What to produce: Give back, exactly as it appears, the run of lines opening with the one containing "obj.location = (0, 0, AXIS_HEIGHT)" and closing with the one containing "bpy.data.objects.remove(obj)". Nothing outside that run should appear.

-*-

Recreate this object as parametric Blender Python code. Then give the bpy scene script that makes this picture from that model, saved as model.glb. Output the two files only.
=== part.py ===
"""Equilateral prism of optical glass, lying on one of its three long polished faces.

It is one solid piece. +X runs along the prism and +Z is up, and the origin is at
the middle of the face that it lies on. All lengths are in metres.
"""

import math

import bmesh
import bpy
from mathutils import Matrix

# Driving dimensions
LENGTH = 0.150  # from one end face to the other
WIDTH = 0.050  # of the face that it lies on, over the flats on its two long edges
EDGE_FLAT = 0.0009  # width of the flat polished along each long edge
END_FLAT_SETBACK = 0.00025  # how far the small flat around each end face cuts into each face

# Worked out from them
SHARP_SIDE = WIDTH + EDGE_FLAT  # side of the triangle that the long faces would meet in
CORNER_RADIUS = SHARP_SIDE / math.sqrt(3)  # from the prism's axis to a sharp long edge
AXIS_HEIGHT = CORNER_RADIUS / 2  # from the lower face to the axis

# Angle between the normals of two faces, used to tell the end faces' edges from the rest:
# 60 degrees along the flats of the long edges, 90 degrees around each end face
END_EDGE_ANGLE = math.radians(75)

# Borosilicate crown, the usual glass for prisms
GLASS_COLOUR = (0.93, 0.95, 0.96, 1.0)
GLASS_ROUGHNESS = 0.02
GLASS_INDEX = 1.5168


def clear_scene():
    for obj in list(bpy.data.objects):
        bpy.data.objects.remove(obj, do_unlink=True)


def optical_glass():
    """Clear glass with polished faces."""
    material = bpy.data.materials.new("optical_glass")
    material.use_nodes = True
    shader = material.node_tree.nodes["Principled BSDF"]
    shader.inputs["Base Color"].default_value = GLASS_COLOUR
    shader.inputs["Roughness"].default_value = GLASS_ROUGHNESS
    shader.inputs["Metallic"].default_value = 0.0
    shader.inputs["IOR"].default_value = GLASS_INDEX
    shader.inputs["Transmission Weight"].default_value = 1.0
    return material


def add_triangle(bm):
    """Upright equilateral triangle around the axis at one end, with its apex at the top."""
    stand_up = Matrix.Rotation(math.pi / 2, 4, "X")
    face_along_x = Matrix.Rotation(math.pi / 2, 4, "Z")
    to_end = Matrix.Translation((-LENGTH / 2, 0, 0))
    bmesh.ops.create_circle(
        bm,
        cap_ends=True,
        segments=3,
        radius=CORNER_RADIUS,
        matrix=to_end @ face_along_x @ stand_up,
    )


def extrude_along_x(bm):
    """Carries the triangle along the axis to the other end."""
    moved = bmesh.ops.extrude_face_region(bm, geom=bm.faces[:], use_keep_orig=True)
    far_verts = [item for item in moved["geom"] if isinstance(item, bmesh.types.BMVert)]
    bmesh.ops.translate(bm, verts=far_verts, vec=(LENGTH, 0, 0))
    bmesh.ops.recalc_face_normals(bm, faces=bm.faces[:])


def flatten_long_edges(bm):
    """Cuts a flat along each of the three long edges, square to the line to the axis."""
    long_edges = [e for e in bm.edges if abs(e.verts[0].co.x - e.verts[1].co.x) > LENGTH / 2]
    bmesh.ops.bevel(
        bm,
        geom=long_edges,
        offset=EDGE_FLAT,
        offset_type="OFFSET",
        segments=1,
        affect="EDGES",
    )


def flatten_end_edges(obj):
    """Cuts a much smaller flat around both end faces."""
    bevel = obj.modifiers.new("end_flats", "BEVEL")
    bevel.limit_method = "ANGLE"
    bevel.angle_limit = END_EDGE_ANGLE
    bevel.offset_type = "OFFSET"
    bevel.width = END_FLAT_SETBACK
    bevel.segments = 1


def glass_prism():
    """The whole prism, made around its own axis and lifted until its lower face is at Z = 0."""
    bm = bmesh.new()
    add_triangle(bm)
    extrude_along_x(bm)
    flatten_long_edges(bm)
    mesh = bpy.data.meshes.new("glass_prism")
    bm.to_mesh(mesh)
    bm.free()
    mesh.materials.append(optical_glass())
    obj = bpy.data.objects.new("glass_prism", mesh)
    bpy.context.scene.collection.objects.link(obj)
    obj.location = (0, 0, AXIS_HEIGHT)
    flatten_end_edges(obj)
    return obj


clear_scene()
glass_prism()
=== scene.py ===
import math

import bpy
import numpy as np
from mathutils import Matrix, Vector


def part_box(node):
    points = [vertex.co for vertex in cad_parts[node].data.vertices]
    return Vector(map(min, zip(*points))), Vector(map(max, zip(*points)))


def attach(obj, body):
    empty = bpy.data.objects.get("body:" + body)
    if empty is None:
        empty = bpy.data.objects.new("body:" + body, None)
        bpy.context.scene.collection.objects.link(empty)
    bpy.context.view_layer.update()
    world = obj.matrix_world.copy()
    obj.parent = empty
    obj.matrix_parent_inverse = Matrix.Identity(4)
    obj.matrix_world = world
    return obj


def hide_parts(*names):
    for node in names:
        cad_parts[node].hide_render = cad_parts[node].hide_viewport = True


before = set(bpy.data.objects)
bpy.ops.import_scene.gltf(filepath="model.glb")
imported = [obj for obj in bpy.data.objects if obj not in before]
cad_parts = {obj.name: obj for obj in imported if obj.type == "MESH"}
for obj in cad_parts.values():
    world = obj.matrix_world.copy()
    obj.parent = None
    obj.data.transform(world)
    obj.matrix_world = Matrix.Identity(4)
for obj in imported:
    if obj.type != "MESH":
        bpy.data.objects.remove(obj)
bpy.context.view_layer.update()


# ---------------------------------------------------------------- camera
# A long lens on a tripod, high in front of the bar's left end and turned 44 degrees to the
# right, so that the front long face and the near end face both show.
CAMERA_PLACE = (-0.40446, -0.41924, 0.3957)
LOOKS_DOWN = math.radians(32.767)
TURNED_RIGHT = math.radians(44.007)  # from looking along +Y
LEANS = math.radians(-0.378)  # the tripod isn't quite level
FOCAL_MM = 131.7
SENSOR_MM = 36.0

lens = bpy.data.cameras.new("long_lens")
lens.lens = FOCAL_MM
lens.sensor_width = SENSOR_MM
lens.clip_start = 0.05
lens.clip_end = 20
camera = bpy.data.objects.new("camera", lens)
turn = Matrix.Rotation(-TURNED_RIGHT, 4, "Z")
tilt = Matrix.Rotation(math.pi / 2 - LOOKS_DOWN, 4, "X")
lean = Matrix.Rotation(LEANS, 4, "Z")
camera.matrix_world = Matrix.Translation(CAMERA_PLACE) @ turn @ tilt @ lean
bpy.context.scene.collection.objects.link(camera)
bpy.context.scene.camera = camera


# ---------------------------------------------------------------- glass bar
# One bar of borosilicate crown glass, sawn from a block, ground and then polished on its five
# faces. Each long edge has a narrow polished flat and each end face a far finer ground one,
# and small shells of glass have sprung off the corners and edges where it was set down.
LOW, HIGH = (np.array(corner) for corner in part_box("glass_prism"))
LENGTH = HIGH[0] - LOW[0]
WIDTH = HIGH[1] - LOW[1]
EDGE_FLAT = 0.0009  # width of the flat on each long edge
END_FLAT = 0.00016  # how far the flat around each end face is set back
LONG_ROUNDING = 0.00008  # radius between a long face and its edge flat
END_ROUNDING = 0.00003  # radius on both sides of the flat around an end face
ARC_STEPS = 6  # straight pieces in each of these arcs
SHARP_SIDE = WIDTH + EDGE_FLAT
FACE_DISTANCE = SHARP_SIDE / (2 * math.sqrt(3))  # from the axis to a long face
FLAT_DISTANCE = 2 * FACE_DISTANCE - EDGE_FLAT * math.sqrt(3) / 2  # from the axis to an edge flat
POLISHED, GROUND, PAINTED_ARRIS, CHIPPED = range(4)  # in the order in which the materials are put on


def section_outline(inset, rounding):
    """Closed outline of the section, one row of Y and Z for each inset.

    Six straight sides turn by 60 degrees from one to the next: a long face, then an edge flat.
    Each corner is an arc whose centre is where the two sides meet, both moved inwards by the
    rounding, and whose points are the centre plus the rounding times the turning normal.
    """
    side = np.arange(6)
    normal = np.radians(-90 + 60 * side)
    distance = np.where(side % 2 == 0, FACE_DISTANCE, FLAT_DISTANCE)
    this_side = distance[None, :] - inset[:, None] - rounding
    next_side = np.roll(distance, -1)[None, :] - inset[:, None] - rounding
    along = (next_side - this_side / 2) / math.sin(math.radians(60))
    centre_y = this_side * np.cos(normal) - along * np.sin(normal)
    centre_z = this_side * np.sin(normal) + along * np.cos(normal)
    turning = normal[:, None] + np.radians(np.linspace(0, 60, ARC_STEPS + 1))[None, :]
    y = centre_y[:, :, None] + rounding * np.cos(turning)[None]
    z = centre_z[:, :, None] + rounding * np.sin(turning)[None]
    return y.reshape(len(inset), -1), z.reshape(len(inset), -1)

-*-

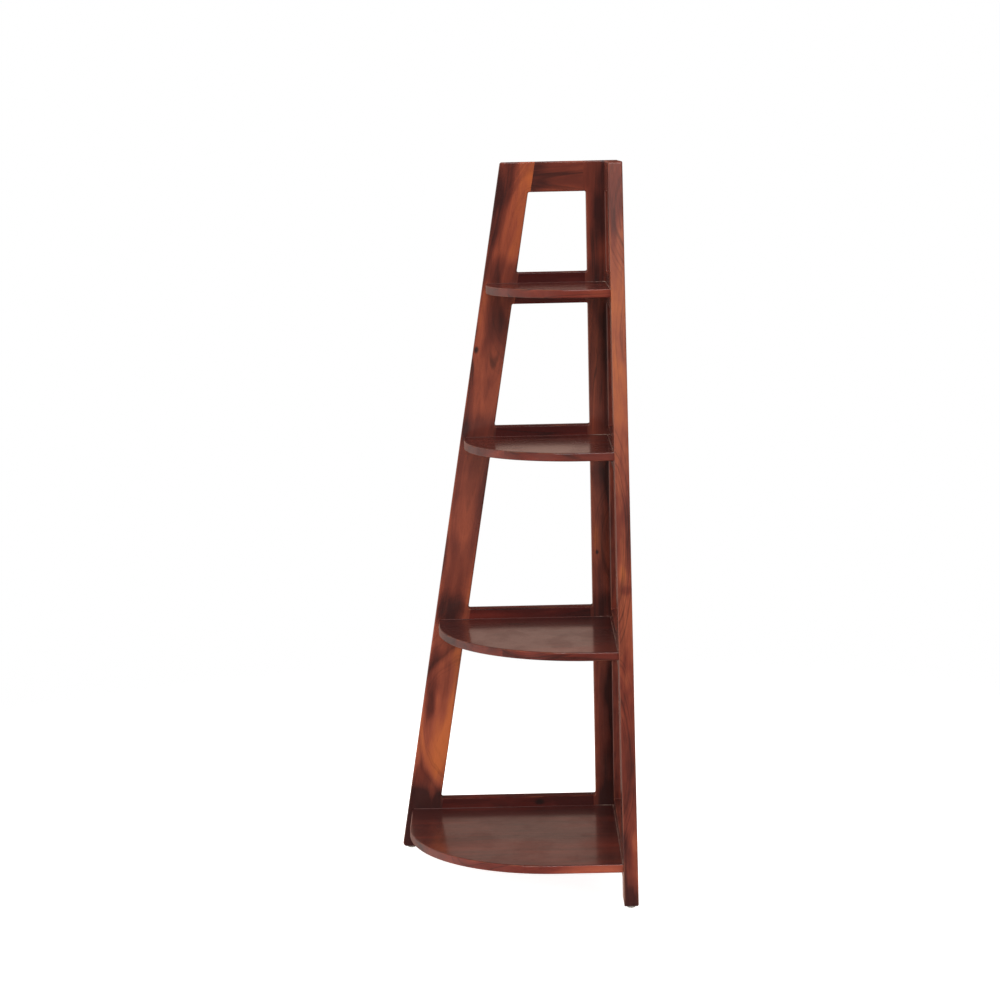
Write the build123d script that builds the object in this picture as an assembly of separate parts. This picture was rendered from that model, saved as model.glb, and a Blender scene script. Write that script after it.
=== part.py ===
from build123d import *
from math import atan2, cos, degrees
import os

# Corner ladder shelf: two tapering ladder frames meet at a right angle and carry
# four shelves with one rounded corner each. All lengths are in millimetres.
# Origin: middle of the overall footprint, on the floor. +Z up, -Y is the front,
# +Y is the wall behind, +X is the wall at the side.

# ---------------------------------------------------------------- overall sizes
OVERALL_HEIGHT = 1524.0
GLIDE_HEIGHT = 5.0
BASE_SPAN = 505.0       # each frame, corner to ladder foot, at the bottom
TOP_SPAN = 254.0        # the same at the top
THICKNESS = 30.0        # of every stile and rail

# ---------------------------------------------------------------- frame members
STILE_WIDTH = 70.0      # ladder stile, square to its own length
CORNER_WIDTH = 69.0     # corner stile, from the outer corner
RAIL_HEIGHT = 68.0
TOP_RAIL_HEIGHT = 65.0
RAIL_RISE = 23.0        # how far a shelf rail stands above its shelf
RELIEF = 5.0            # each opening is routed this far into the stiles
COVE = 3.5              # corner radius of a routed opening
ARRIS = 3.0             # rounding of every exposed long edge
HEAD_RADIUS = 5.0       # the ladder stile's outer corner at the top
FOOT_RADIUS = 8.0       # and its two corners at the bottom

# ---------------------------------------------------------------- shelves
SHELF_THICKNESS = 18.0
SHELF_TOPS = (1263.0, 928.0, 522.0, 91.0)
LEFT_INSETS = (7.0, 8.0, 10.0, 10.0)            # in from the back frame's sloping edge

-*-

Written answer:
    obj.location = (0, 0, AXIS_HEIGHT)
    flatten_end_edges(obj)
    return obj


clear_scene()
glass_prism()
=== scene.py ===
import math

import bpy
import numpy as np
from mathutils import Matrix, Vector


def part_box(node):
    points = [vertex.co for vertex in cad_parts[node].data.vertices]
    return Vector(map(min, zip(*points))), Vector(map(max, zip(*points)))


def attach(obj, body):
    empty = bpy.data.objects.get("body:" + body)
    if empty is None:
        empty = bpy.data.objects.new("body:" + body, None)
        bpy.context.scene.collection.objects.link(empty)
    bpy.context.view_layer.update()
    world = obj.matrix_world.copy()
    obj.parent = empty
    obj.matrix_parent_inverse = Matrix.Identity(4)
    obj.matrix_world = world
    return obj


def hide_parts(*names):
    for node in names:
        cad_parts[node].hide_render = cad_parts[node].hide_viewport = True


before = set(bpy.data.objects)
bpy.ops.import_scene.gltf(filepath="model.glb")
imported = [obj for obj in bpy.data.objects if obj not in before]
cad_parts = {obj.name: obj for obj in imported if obj.type == "MESH"}
for obj in cad_parts.values():
    world = obj.matrix_world.copy()
    obj.parent = None
    obj.data.transform(world)
    obj.matrix_world = Matrix.Identity(4)
for obj in imported:
    if obj.type != "MESH":
        bpy.data.objects.remove(obj)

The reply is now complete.